■ **Collected data**:
— START —

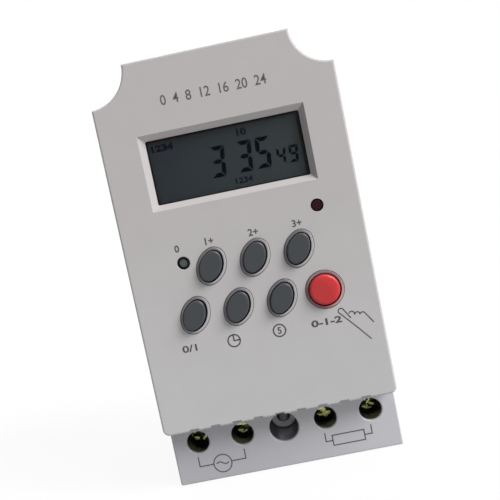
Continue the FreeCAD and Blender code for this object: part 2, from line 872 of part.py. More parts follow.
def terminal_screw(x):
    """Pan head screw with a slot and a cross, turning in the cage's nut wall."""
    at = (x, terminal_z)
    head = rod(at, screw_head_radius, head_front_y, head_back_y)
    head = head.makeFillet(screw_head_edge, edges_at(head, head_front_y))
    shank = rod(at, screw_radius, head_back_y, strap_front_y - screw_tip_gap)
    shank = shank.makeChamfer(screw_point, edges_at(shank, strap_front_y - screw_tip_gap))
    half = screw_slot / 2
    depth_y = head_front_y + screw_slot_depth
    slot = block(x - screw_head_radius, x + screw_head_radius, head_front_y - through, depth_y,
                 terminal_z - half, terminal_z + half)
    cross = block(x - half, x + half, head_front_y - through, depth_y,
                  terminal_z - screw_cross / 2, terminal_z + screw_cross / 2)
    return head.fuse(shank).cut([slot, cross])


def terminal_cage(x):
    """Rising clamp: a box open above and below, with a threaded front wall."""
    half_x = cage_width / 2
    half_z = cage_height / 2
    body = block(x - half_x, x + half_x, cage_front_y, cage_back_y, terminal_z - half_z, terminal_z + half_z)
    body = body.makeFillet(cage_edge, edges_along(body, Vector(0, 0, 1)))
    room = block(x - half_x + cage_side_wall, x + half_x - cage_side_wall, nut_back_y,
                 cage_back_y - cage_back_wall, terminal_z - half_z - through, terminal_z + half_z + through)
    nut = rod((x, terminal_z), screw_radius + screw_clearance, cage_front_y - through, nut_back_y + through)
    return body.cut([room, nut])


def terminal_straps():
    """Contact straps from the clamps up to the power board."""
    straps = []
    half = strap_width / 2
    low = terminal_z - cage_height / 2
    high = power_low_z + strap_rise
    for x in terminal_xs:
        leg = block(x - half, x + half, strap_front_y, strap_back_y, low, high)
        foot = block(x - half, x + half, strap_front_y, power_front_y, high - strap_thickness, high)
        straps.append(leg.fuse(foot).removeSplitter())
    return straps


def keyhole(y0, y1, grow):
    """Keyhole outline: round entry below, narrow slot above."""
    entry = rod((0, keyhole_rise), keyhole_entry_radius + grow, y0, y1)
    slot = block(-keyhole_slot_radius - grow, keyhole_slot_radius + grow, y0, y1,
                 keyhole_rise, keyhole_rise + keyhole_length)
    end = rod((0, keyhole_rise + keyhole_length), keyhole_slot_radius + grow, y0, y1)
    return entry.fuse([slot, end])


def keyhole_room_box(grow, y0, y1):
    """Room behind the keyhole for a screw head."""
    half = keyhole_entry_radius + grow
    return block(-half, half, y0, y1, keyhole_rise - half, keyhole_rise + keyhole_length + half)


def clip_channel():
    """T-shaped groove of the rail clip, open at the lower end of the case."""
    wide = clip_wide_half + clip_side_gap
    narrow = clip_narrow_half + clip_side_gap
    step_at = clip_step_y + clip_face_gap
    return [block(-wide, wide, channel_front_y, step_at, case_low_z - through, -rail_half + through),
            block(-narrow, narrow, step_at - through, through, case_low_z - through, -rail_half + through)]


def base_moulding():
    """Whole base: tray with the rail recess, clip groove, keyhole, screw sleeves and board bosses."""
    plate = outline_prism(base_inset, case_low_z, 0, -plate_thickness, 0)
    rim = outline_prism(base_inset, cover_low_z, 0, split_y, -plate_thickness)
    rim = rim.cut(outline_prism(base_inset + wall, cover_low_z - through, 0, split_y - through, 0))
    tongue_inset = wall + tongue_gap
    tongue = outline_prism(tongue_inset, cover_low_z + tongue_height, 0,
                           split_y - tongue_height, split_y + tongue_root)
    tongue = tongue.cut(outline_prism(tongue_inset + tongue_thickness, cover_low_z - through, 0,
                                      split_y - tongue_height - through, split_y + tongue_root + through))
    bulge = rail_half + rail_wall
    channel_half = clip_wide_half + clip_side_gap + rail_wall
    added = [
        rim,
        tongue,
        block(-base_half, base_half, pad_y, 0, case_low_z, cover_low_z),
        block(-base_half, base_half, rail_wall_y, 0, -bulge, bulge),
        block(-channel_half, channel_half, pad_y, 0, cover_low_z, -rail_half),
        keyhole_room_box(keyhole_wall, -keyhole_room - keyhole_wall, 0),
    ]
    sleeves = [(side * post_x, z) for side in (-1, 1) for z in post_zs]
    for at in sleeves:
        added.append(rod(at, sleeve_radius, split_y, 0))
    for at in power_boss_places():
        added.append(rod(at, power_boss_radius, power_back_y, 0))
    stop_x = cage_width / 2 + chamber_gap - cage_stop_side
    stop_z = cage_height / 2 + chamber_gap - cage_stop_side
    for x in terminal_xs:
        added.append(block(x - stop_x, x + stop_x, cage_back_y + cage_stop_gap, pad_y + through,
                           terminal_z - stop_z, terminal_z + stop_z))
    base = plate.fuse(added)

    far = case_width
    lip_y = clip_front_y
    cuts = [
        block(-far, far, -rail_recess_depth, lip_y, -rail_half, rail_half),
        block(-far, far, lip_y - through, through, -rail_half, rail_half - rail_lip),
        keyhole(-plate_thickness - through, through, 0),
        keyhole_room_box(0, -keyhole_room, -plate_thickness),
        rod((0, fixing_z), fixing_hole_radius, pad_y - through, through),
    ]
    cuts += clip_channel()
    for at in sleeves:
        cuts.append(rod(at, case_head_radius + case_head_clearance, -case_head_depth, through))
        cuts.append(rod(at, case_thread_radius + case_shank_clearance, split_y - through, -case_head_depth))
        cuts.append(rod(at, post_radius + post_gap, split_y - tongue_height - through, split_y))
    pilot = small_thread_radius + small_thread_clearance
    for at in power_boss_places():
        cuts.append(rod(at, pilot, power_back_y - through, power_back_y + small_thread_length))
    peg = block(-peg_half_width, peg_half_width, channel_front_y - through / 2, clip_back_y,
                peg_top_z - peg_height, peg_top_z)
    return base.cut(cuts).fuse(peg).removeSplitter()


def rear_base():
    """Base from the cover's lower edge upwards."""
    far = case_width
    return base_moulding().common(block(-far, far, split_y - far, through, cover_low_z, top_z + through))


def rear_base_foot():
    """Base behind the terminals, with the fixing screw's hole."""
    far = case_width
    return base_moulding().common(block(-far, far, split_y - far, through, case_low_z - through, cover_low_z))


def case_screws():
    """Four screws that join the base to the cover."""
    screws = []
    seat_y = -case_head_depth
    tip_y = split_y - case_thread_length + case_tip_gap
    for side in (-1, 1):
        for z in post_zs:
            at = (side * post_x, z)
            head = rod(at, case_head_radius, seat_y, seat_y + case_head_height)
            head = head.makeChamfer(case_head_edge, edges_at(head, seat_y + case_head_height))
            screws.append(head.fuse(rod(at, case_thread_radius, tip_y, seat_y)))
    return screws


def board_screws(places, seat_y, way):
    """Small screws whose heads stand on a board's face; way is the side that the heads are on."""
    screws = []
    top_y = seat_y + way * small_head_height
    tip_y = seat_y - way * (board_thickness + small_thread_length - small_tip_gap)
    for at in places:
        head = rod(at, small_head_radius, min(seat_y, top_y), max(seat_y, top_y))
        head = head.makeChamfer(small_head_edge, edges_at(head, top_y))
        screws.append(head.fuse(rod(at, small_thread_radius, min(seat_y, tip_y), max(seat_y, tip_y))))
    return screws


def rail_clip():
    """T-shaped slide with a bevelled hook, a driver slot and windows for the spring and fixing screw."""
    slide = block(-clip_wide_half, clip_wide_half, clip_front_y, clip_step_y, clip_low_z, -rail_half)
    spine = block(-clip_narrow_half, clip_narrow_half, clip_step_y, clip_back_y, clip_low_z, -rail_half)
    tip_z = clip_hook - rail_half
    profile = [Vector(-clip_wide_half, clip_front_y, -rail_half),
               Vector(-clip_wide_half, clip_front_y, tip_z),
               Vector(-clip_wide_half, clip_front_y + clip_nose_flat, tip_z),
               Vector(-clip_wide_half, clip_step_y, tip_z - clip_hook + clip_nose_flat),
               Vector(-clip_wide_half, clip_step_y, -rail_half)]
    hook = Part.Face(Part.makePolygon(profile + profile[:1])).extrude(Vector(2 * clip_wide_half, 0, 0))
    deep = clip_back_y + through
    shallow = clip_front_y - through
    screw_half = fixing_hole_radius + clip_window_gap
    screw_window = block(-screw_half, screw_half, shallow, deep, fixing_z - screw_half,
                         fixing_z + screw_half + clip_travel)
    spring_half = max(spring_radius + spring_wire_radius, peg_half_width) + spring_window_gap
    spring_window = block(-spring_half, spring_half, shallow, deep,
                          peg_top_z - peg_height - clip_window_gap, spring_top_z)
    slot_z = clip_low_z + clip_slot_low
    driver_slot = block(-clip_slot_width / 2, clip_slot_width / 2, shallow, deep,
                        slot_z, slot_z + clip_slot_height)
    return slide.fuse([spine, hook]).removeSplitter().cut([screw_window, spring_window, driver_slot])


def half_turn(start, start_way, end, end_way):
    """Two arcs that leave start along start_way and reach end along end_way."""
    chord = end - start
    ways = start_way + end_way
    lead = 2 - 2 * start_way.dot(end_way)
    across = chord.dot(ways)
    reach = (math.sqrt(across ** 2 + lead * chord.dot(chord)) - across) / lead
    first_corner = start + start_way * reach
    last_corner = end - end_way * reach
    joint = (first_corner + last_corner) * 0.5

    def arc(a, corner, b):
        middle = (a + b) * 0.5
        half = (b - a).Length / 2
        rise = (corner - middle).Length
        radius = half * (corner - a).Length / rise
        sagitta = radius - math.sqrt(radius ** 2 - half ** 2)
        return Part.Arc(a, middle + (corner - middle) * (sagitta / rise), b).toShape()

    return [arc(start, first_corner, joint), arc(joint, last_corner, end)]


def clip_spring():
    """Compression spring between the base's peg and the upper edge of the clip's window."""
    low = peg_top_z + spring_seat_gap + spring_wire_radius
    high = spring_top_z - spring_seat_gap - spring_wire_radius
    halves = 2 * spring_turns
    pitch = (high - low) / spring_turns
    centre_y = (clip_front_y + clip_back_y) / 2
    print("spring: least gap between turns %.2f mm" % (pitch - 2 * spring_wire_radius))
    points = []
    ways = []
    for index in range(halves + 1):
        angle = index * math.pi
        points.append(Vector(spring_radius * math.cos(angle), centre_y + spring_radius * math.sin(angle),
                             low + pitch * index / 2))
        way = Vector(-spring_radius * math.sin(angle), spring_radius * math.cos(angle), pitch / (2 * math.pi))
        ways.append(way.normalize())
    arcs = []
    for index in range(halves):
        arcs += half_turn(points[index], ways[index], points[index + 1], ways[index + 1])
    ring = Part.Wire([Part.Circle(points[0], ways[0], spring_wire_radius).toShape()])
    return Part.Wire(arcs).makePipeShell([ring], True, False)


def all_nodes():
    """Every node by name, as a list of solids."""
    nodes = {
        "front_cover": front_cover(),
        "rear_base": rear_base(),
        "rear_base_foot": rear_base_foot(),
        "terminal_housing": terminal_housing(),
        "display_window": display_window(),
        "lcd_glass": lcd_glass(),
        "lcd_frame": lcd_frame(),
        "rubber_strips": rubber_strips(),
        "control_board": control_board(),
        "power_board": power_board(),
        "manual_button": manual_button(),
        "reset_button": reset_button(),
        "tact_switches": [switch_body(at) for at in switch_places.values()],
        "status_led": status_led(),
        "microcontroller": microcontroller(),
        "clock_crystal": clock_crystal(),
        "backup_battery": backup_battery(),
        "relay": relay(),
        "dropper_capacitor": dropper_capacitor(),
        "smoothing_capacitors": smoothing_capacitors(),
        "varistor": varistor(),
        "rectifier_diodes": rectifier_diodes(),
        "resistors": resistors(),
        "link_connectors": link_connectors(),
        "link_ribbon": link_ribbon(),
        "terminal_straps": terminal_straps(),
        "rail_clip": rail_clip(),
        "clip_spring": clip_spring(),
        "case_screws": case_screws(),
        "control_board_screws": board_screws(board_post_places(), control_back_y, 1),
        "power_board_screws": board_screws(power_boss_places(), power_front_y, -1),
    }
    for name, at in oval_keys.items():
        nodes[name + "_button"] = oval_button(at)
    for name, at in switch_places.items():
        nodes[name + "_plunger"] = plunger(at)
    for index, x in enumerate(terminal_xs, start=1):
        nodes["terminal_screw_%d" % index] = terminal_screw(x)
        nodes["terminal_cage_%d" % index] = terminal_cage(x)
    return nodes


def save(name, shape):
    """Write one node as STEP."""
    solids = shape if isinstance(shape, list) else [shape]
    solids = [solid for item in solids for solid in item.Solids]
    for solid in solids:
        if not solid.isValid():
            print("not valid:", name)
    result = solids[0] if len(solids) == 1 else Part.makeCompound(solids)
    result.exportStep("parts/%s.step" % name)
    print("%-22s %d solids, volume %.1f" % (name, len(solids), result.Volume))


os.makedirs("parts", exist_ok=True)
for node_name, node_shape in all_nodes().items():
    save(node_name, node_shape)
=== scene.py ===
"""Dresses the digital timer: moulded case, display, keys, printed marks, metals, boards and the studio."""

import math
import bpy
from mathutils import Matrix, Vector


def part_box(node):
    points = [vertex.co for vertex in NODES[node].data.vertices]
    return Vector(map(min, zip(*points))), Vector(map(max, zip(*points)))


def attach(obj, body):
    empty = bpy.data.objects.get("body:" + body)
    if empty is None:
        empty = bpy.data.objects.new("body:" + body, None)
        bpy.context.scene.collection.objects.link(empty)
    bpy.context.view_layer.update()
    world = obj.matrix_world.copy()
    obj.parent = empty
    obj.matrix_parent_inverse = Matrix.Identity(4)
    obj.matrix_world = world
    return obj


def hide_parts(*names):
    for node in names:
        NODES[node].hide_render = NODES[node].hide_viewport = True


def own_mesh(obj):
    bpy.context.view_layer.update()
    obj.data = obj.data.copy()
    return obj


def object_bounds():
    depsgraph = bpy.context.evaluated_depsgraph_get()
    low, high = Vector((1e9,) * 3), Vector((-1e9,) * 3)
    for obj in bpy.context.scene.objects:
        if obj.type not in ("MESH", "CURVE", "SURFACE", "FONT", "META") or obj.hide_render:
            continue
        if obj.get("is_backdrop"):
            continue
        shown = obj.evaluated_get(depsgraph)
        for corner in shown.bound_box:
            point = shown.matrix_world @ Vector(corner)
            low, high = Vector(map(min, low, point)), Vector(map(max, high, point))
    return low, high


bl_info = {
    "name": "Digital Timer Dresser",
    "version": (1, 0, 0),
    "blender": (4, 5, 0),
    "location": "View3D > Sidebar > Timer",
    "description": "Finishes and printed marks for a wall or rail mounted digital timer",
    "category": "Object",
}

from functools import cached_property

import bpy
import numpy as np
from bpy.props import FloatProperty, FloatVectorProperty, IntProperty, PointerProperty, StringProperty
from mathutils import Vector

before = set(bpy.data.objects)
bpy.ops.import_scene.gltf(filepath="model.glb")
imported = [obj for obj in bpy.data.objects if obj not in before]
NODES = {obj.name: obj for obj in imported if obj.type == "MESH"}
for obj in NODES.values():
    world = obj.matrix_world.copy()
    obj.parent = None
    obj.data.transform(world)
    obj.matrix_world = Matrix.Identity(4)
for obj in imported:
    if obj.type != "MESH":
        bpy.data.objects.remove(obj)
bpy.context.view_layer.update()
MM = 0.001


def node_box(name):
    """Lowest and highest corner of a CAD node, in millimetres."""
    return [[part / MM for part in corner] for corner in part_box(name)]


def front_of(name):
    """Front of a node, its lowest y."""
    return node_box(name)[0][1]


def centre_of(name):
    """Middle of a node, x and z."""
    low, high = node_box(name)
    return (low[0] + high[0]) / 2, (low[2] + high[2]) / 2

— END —

■ **Work instructions**: Give again, word for word, only the lines running from the line with "solids = [solid" through the line with "low, high = Vector((1e9,)"; include both of those lines.

■ **Completed task**:
    solids = [solid for item in solids for solid in item.Solids]
    for solid in solids:
        if not solid.isValid():
            print("not valid:", name)
    result = solids[0] if len(solids) == 1 else Part.makeCompound(solids)
    result.exportStep("parts/%s.step" % name)
    print("%-22s %d solids, volume %.1f" % (name, len(solids), result.Volume))


os.makedirs("parts", exist_ok=True)
for node_name, node_shape in all_nodes().items():
    save(node_name, node_shape)
=== scene.py ===
"""Dresses the digital timer: moulded case, display, keys, printed marks, metals, boards and the studio."""

import math
import bpy
from mathutils import Matrix, Vector


def part_box(node):
    points = [vertex.co for vertex in NODES[node].data.vertices]
    return Vector(map(min, zip(*points))), Vector(map(max, zip(*points)))


def attach(obj, body):
    empty = bpy.data.objects.get("body:" + body)
    if empty is None:
        empty = bpy.data.objects.new("body:" + body, None)
        bpy.context.scene.collection.objects.link(empty)
    bpy.context.view_layer.update()
    world = obj.matrix_world.copy()
    obj.parent = empty
    obj.matrix_parent_inverse = Matrix.Identity(4)
    obj.matrix_world = world
    return obj


def hide_parts(*names):
    for node in names:
        NODES[node].hide_render = NODES[node].hide_viewport = True


def own_mesh(obj):
    bpy.context.view_layer.update()
    obj.data = obj.data.copy()
    return obj


def object_bounds():
    depsgraph = bpy.context.evaluated_depsgraph_get()
    low, high = Vector((1e9,) * 3), Vector((-1e9,) * 3)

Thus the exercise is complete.